The textures for each of the 4 included paint-jobs are contained in 5 unified UV Maps—with 3 extra color files for the red, grey and black. They are all named correspondingly; Color, Reflection, Specular Color, Bump & Transparency. This makes editing the paint job very easy and it will also keep your file neat. No one likes the idea of 50 different textures & shaders for a simple vehicle... You may choose either JPEG or Photoshop format textures (Avaliable as an accompanying download) and the PSD files have many layers, so you can easily edit the included graphics or colors— this includes a hand painted occlusion layer which can be easily turned off if you desire. The resolution of the textures is 4096 x 4096 pixels and the UVs have enough border to reduce the texture resolution to 512X512 pixels without any 'UV Leaking'
The surfaces are double sided so you can use a single sided rendering option in your software if you need to. (aka: back face culling)

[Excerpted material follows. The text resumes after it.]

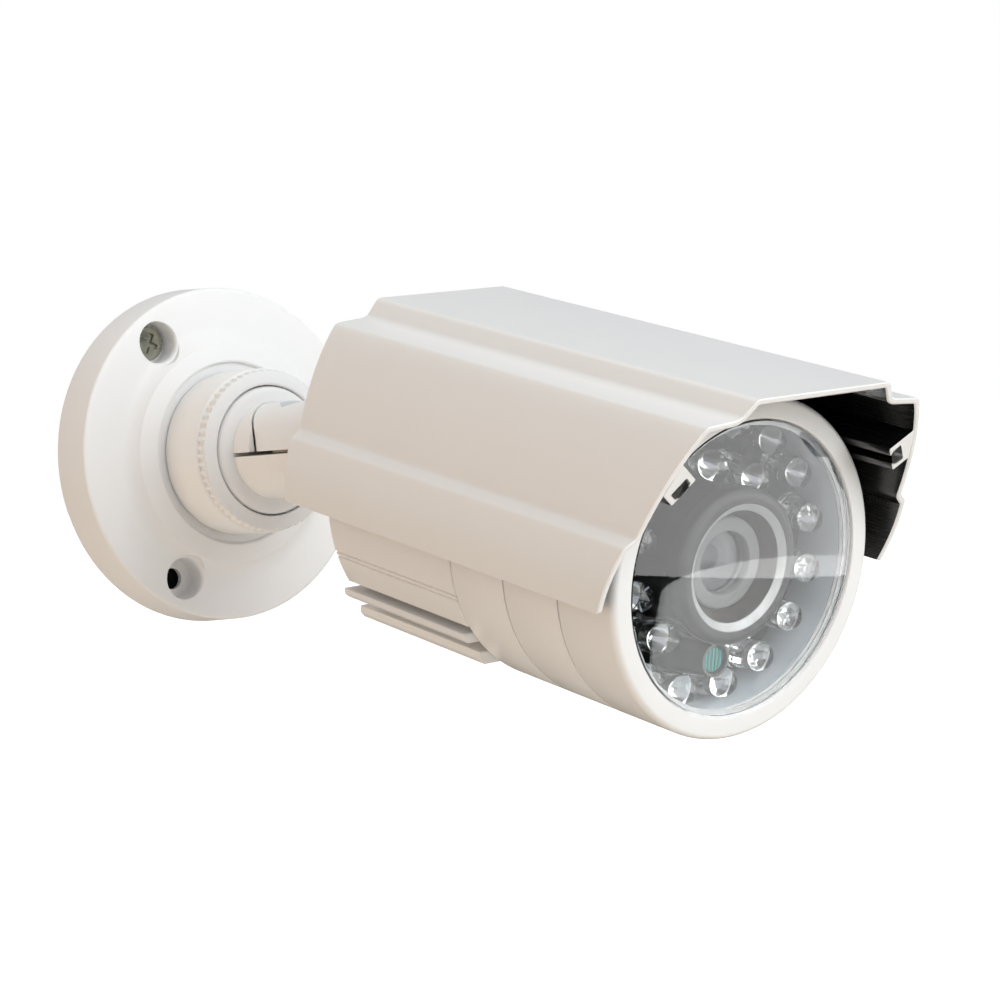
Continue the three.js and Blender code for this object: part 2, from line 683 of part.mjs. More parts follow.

The Cinema 4D users that purchase the native (c4d) format of this model will have access to 2 Xpresso Sliders in the Attributes Manager when the bike is selected. The First slider will control the handlebars turning, and the second one will take the bike from an upright neutral stance and gently place it on the kickstand. For the other formats, the bike is included in a neutral 'pose'. The Maya, C4D, XSI and MAX formats have correct pivot points for animation and they are divided as follows... The 7 Masses are: The Main Body of the bike, Upper Forks, Lower Forks, Swingarm, Kickstand, Front Wheel and Rear Wheel. All of the other formats have this breakdown as well.

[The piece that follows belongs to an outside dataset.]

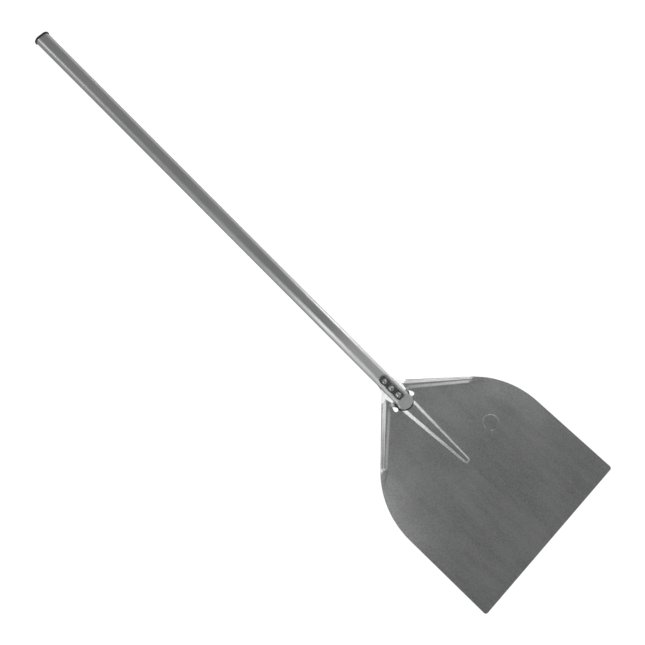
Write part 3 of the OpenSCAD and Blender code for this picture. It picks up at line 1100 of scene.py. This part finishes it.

The preview images were rendered with Cinema 4D R12, using the advanced renderer.
No 3rd party plugins are required.
All of the file formats provided support UV coordinates, so no matter which file format you use, the texture should apply flawlessly. (you may have to create a new material and load the 5 textures into their respective channels.)
This model was designed with a 'Phong Smoothing' angle of 60° (also referred to as 'Normal Smoothing' or 'Normal Softness') so 60° would be the optimal setting in your 3D software.